[Start]
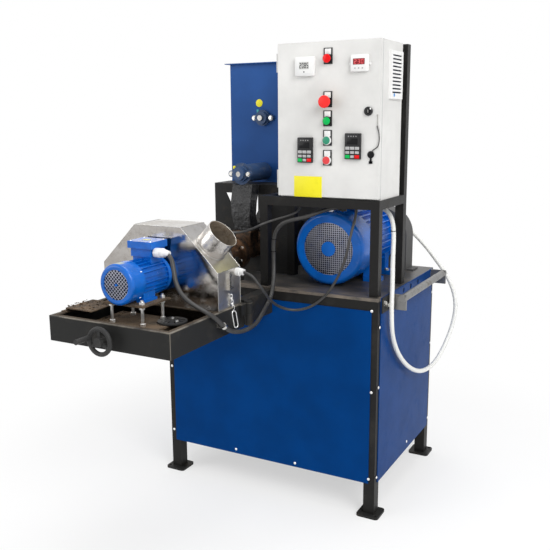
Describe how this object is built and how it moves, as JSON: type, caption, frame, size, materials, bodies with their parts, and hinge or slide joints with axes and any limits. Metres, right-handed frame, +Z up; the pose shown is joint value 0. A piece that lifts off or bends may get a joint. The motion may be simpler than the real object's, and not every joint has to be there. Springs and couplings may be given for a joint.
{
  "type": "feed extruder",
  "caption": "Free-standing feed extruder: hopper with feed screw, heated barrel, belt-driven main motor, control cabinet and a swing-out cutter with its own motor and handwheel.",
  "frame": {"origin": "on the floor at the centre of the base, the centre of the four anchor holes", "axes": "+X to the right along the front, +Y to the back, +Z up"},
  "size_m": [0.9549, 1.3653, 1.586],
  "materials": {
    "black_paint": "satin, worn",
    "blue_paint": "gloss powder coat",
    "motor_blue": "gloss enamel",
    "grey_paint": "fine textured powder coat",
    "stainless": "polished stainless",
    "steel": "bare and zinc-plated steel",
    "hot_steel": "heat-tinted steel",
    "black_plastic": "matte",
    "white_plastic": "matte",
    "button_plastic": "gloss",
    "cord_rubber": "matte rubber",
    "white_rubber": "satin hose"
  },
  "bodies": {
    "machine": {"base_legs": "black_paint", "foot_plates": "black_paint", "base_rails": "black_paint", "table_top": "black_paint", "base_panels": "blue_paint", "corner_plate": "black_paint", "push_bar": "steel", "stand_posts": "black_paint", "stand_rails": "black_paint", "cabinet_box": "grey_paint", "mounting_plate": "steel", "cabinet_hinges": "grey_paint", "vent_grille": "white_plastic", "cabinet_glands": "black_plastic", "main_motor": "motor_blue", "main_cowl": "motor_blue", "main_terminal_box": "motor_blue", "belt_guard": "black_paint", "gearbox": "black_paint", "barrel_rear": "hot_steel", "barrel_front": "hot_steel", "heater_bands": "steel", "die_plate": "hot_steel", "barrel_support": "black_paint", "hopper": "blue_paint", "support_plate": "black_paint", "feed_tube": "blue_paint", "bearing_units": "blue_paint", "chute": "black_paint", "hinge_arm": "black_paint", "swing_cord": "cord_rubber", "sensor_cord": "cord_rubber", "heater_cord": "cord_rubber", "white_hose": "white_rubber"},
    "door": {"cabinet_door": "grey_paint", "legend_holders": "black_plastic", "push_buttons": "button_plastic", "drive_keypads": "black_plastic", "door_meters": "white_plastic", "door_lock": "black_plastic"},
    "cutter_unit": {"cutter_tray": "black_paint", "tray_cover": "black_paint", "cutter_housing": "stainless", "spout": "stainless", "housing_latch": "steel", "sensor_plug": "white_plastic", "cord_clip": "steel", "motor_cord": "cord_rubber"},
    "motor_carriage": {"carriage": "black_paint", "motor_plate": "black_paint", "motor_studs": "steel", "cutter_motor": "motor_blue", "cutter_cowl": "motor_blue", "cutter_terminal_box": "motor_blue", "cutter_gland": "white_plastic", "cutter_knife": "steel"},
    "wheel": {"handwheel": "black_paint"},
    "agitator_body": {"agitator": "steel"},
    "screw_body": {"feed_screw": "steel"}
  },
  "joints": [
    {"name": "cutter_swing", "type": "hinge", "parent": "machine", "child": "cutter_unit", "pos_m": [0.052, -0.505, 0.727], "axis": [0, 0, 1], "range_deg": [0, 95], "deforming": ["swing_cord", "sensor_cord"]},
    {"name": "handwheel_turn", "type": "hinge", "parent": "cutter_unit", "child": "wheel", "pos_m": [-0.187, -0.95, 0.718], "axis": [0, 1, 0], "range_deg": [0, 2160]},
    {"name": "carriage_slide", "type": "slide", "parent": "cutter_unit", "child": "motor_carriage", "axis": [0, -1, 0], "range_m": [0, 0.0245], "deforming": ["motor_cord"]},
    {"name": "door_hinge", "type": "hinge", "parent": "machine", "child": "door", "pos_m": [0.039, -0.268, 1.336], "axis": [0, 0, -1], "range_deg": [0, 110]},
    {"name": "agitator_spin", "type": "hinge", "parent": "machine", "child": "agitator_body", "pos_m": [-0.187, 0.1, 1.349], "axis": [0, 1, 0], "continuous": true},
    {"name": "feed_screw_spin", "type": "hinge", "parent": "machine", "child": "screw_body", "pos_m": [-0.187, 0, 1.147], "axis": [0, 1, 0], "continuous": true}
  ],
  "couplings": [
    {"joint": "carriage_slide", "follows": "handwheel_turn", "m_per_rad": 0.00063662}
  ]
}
[End]
**Given exercise**
Pick out the lines that contain "right" and copy them.

**Written solution**
Describe how this object is built and how it moves, as JSON: type, caption, frame, size, materials, bodies with their parts, and hinge or slide joints with axes and any limits. Metres, right-handed frame, +Z up; the pose shown is joint value 0. A piece that lifts off or bends may get a joint. The motion may be simpler than the real object's, and not every joint has to be there. Springs and couplings may be given for a joint.
  "frame": {"origin": "on the floor at the centre of the base, the centre of the four anchor holes", "axes": "+X to the right along the front, +Y to the back, +Z up"},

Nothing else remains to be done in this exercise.